Ai Weiwei, artista e attivista cinese noto in tutto il mondo, il 3 aprile doveva imbarcarsi per Hong Kong. Giunto all’aeroporto di Pechino è stato preso in consegna da alcuni funzionari della polizia, mentre in contemporanea il suo ufficio veniva perquisito, i suoi assistenti messi in stato di fermo, un suo noto collaboratore Wen Tao, arrestato, la moglie interrogata.
Da allora di Ai Weiwei non si sa più nulla, mentre la macchina della giustizia cinese provvede a cercare prove di un presunto reato economico collegato al suo studio a Shanghai e infangarne il nome per presunta diffusione di materiale pornografico, come annunciato ieri da un quotidiano di Hong Kong, il Wen Wei Po, noto per le sue posizioni filo pechinesi. Insieme alle azioni giudiziarie la Cina ha messo in piedi il consueto armamentario di censura: sparito il nome di Ai Weiwei dai siti e microblog cinesi, nessuna notizia circa lo stato delle indagini neanche durante le consuete riunioni tra giornalisti stranieri e portavoce del governo.
Per Ai Weiwei sono arrivate manifestazioni di solidarietà dal mondo dell’arte internazionale, la Tate Modern, dove aveva esposto, il Guggheneim, artisti singoli, anche cinesi, sparsi in tutto il mondo. Anche il web cinese, nella sua costante lotta contro la censura, ha manifestato solidarietà usando al solito le scappatoie del linguaggio, attraverso i caratteri che suonano come Ai Weilai e che significano “amo il futuro”. Ai Weiwei è l’ultimo arresto sulla scia di un periodo di repressione in Cina, dalla non facile interpretazione in termini politici: in meno di due mesi sono centinaia gli intellettuali, attivisti, artisti, avvocati dei diritti umani messi in carcere, in stato di fermo, ai domiciliari, impediti a lasciare il paese, scomparsi. Un’attività preventiva la cui traiettoria parte dal post assegnazione del premio Nobel a Liu Xiaobo, ed è proseguita con maggiore lena in occasione delle rivoluzioni del gelsomino in Cina.

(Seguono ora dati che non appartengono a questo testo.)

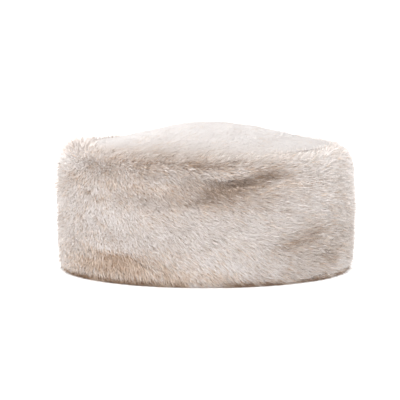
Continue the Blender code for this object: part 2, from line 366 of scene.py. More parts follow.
furCoat = furMaterial(furLook)
peltSuede = peltMaterial(suedeLook)
bandWool = underfurMaterial("band underfur", woolLook, woolLook["band"])
crownWool = underfurMaterial("crown underfur", woolLook, woolLook["crown"])
print("materials made")


def ringFaces(rows, columns):
    # quads of a closed grid: both parameters come round
    i, j = np.meshgrid(np.arange(rows), np.arange(columns), indexing="ij")
    here, right = i * columns + j, i * columns + (j + 1) % columns
    i = (i + 1) % rows
    return np.stack([here, right, i * columns + (j + 1) % columns, i * columns + j], -1).reshape(-1, 4)


# Depths are from the skin down to the wool, and rise is how far the wool stays above the floor. overPelt is
# how far it covers the top of the wall, and wallShares are the heights of its rows down the inside.
underfur = dict(
    depth=0.0033, crownDepth=0.0021, ripple=0.0005, rippleSize=0.006, rise=0.0014, overPelt=0.0008,
    columns=224, rows=44, turnRows=6, wallShares=(0.66, 0.33, 0.0),
)
peltSheet = dict(edge=0.0005, wallRows=7, turnRows=8)
crownShell = dict(columns=160, rings=30, innermost=0.02, ceilingRings=10, ceilingMiddle=0.3)


def sunkBand(angle, run, depth):
    # the skin moved in by depth. Near the hem the way in is level, so that the foot stays on the surface
    points, outward, along = bandSkin(angle, run)[:3]
    level = np.clip(1 - points[:, 2] / hat["hemCurl"], 0, 1)[:, None]
    flat = units(outward * (1, 1, 0) + 1e-9)
    growth = units(outward * (1 - level) + flat * level)
    sunk = points - depth[:, None] * growth
    sunk[:, 2] = sunk[:, 2].clip(underfur["rise"])
    return sunk, growth, along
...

A inizio febbraio su un sito internet sino statunitense, boxun.com, erano apparsi gli inviti a manifestare ogni domenica contro la corruzione e per riforme democratiche in Cina in trenta città, armati di un gelsomino, simbolo di continuità con le rivolte del mediterraneo. Una protesta più virtuale che reale: poche le persone per strada, ingente lo schieramento delle forze dell’ordine in ogni città. Da quel momento è partita una violenta campagna di arresti, con accuse di sovversione a blogger o attivisti rei anche solo di avere twittato l’appello della protesta. Proprio alcuni giorni fa è arrivata la prima condanna per un ragazzo di 21 anni arrestato durante le proteste: due anni di campo di lavoro, mentre ieri un’altra persona è stata fermata perché coinvolta nell’organizzazione delle presunte rivolte.
Di fronte a una tale ondata di arresti, si registra una intraprendenza sempre più spinta da parte degli apparati di sicurezza locali, a testimonianza di come il passaggio politico previsto nel 2012, con il cambio di leadership, stia forse lasciando la politica cinese in un vuoto di potere nel quale sono già partite le consuete schermaglie all’interno del Partito Comunista, per decidere i futuri assetti. Dopo le velate parole circa aperture e riforme del premier Wen Jiabao, questi ultimi arresti sembrerebbero confermare una resistenza determinata nel mondo politico cinese a cambiamenti, oppure costituire un’azione preventiva per tappare bocche critiche di fronte a un possibile problema economico dovuto all’inflazione galoppante.
Di sicuro in questo momento nel paese sembra mancare una voce rigorosa, come poteva essere quella di Deng Xiaoping o Jiang Zemin, in grado di imporsi sul resto del partito, indirizzando la politica cinese in una direzione ben precisa. L’impressione, ad ora, è che diverse forze stiano mettendo in campo la propria visione del futuro cinese: a farne le spese la minoranza che da sempre spinge per riforme politiche e che costituisce l’anima più critica della locomotiva cinese.